The New York City Department of Education recently released school report cards that included a college readiness measurement for the first time. According to a chart in the New York Times Metropolitan section (October 30, 2011) thirteen high schools had graduation rates of over eighty percent with less than ten percent of the graduates prepared to do college level work. The 135 new, smaller schools, created by Mayor Bloomberg as the leading edge of his school reform initiative on average, "graduate roughly 70 percent of students in four years. But just 12 percent of students who graduate are prepared for college. Similar schools founded before Bloomberg became mayor and started to reorganize the entire school system shutting down what he considered to be underperforming schools have on the average a 64 percent graduation rate, but a higher percentage of their students, 17 percent, are considered college ready."

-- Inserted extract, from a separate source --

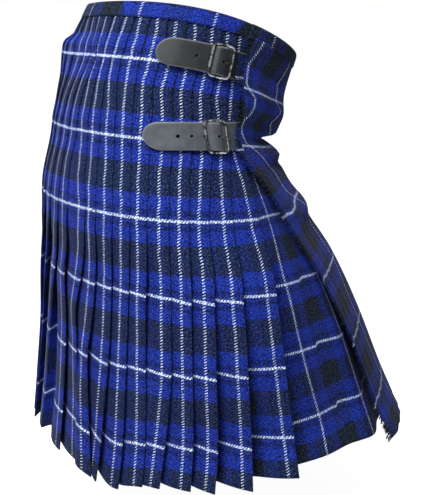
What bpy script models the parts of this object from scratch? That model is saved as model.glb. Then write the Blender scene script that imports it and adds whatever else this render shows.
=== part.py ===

The most egregious case was the New Heights Academy Charter School on Amsterdam Avenue in Manhattan, whose high school received a progress report grade of "A" for 2010-2011. It serves students from Harlem, Inwood, and Washington Heights.

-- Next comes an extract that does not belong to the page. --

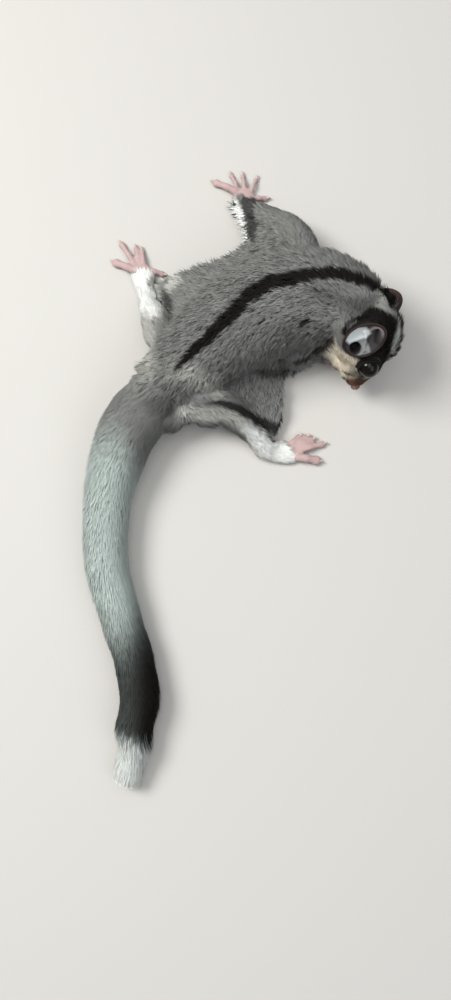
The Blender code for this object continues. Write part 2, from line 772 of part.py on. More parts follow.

According to information on its website, the New Heights Academy opened in 2006 as the first charter school in community school district 6. It opened with 192 students in grades 5 and 9 but now includes a high school and with 760 students is the largest charter school in New York City. Its student body is 100 percent Black and Hispanic and 95 percent of the students are eligible for free or reduced priced lunch. The school, which is chartered by New York State, prides itself on small class sizes, capped at 24 and its mandatory Saturday Academy which provides struggling students with extra academic support. The school website claims that 90 percent of its first senior class graduated, although the Department of Education website lists the graduation rate as 81 percent, which is still very high given the student population.

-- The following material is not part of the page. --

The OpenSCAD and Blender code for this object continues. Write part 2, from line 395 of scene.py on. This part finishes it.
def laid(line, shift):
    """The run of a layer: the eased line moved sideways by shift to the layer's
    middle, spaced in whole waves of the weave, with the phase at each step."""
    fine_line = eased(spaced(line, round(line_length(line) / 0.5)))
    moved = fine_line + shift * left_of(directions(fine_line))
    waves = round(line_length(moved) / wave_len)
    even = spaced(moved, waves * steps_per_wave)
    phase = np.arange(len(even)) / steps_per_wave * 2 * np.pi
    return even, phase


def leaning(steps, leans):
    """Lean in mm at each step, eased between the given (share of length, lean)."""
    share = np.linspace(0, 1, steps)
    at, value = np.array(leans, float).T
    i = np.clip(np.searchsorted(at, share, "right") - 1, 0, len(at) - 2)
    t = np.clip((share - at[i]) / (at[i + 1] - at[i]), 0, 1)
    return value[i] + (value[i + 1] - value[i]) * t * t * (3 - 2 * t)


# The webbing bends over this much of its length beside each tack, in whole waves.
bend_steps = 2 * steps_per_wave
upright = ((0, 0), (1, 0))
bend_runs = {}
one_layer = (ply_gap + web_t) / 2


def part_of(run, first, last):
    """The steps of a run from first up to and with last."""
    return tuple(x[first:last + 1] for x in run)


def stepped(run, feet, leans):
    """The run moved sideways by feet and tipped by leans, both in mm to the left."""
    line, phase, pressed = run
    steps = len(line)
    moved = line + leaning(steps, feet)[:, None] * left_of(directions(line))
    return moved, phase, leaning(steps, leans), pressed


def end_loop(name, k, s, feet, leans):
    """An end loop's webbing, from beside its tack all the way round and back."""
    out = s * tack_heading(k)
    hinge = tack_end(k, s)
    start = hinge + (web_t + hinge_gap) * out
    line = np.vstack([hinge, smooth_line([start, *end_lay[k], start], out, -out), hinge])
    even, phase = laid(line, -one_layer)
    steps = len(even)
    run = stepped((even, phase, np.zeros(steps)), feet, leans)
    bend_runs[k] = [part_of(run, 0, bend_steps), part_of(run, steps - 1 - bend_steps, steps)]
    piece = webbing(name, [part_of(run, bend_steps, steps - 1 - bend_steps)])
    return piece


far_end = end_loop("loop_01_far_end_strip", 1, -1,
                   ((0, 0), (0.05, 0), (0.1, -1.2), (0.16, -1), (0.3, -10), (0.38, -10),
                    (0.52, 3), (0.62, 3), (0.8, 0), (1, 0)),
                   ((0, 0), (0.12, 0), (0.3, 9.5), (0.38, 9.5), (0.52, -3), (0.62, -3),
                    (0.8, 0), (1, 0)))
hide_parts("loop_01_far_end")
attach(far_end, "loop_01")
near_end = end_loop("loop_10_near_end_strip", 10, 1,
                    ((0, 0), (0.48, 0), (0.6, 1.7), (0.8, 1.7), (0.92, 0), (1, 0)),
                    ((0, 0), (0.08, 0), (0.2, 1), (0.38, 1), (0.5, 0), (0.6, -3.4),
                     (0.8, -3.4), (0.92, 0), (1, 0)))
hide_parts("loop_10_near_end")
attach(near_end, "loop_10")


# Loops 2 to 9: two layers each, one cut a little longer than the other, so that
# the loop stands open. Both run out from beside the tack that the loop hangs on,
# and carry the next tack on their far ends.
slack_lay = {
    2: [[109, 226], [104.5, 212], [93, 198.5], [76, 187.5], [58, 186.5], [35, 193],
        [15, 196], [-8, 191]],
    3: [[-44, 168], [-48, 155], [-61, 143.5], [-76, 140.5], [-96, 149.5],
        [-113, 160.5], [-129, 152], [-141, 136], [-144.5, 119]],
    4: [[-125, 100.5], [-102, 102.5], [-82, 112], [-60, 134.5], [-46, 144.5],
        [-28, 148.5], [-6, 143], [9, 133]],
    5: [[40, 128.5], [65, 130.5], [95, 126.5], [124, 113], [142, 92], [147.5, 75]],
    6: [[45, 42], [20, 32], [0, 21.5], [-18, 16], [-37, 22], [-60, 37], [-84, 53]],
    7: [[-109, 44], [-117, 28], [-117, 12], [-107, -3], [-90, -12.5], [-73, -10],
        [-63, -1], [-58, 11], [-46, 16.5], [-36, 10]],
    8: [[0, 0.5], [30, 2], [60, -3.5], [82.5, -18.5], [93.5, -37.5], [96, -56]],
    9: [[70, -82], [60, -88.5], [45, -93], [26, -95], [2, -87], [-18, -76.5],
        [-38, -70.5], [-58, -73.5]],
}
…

One reason for the charter school's apparent success is the extra resources provided by its high-powered, influential, and affluent, Board of Trustees. It includes representatives from the law firm Bingham McCutchen, Goldman Sachs, PricewaterhouseCoopers, Time Warner, and NRG Energy.

According to the Charter School's mission statement, "All young people deserve access to an excellent education; however, not all students are afforded this opportunity due to inequities in the public school system. New Heights Academy Charter School was founded in 2006 to address this disparity by providing a college preparatory education in a safe and nurturing environment to students in grades 5-12 living in Washington Heights and Inwood. Our students participate in a rigorous academic program and take pride in learning how our core values of perseverance, responsibility, integrity, discipline, and enthusiasm will support them in their pursuit of challenging post-secondary education and career goals. New Heights Academy Charter School is where success happens every day!"

These are certainly laudatory goals. But what is the reality? Only 21 percent of the school's students read at or above grade level, which is especially troubling because its incoming class actually performed better than students already in the program. Only 42 percent perform at grade level in mathematics.

But the worst figure is the schools performance on the college readiness assessment. According to CUNY college tests, only 1.1 percent of its graduates were actually prepared to do college level work without remediation. This is for a charter school that received a grade of "A" from New York City Department of Education assessors.

How long are the people of New York and the United States supposed to put up with what appears to be a charter school scam?

Does anybody at the DOE want to buy the Brooklyn Bridge?